Yes, just give them the arguments to the ODEN function. A few more points to improve the code:
1) Make the code self-reliant using Initialization to introduce functions
3) Use ControlType -> None to introduce a dummy localized variable to avoid the extra Module inside manipulate - because manipulate wraps the DynamicModule anyway around its contents.
Manipulate[ sol = NDSolve[Join[ODEN[10, k1, k2], ODENInit[10, 0]], ODENVars[10], {t, 0, 10}]; Plot[ Evaluate@Table [x[i][t] /. sol, {i, 1, 10}], {t, 0, 10}], {{k1, 1}, 0.1, 10, .1}, {{k2, 1}, 0.1, 10, .1}, {sol, ControlType -> None}, Initialization :> { ODENInit[n_, xIni_] := Join[{x[1][0] == xIni}, Table[x[i][0] == 0, {i, 2, n}]], ODEN[n_, k1_, k2_] := Join[{x[1]'[t] == k1 - k2 x[1][t]}, Table[x[i]'[t] == k1 x[i - 1][t] - k2 x[i][t], {i, 2, n}]], ODENVars[n_] := Table[x[i][t], {i, 1, n}] }]

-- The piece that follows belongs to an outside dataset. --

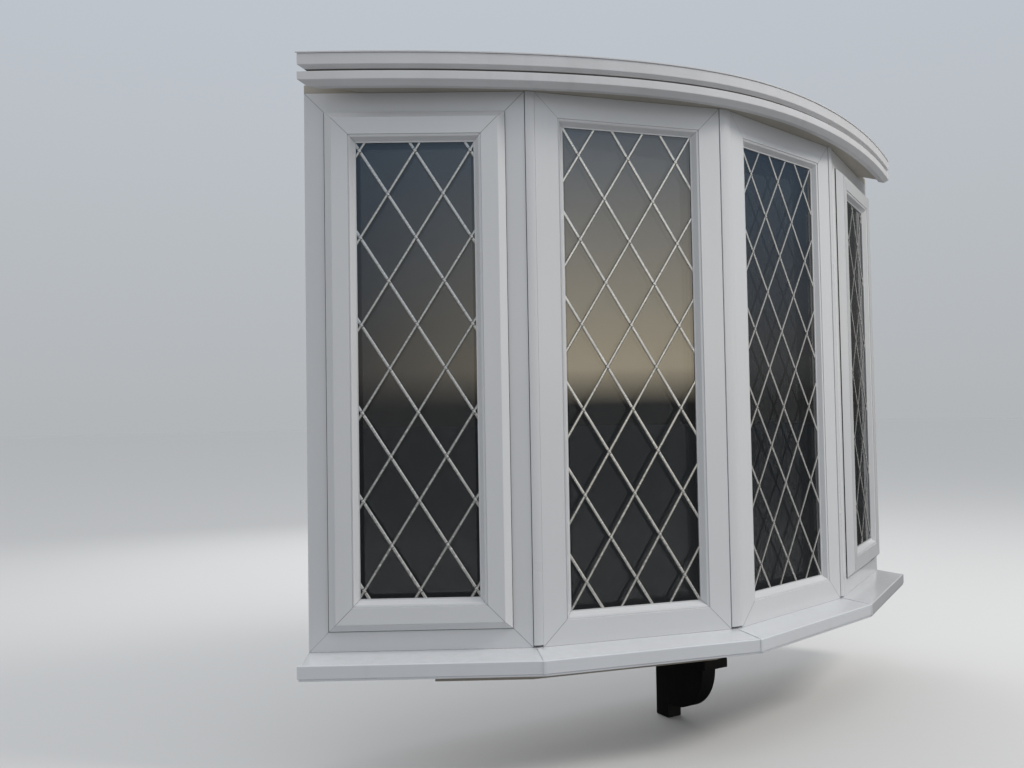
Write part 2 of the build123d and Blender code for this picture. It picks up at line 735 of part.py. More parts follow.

To answer your comment, if you are really inclined to keep k globally defined outside the function, then this will do:
Manipulate[ Block[{sol, k1 = mk1, k2 = mk2}, sol = NDSolve[Join[ODEN[10], ODENInit[10, 0]], ODENVars[10], {t, 0, 10}]; Plot[ Evaluate@Table [x[i][t] /. sol, {i, 1, 10}], {t, 0, 10}]], {{mk1, 1}, 0.1, 10, .1}, {{mk2, 1}, 0.1, 10, .1}]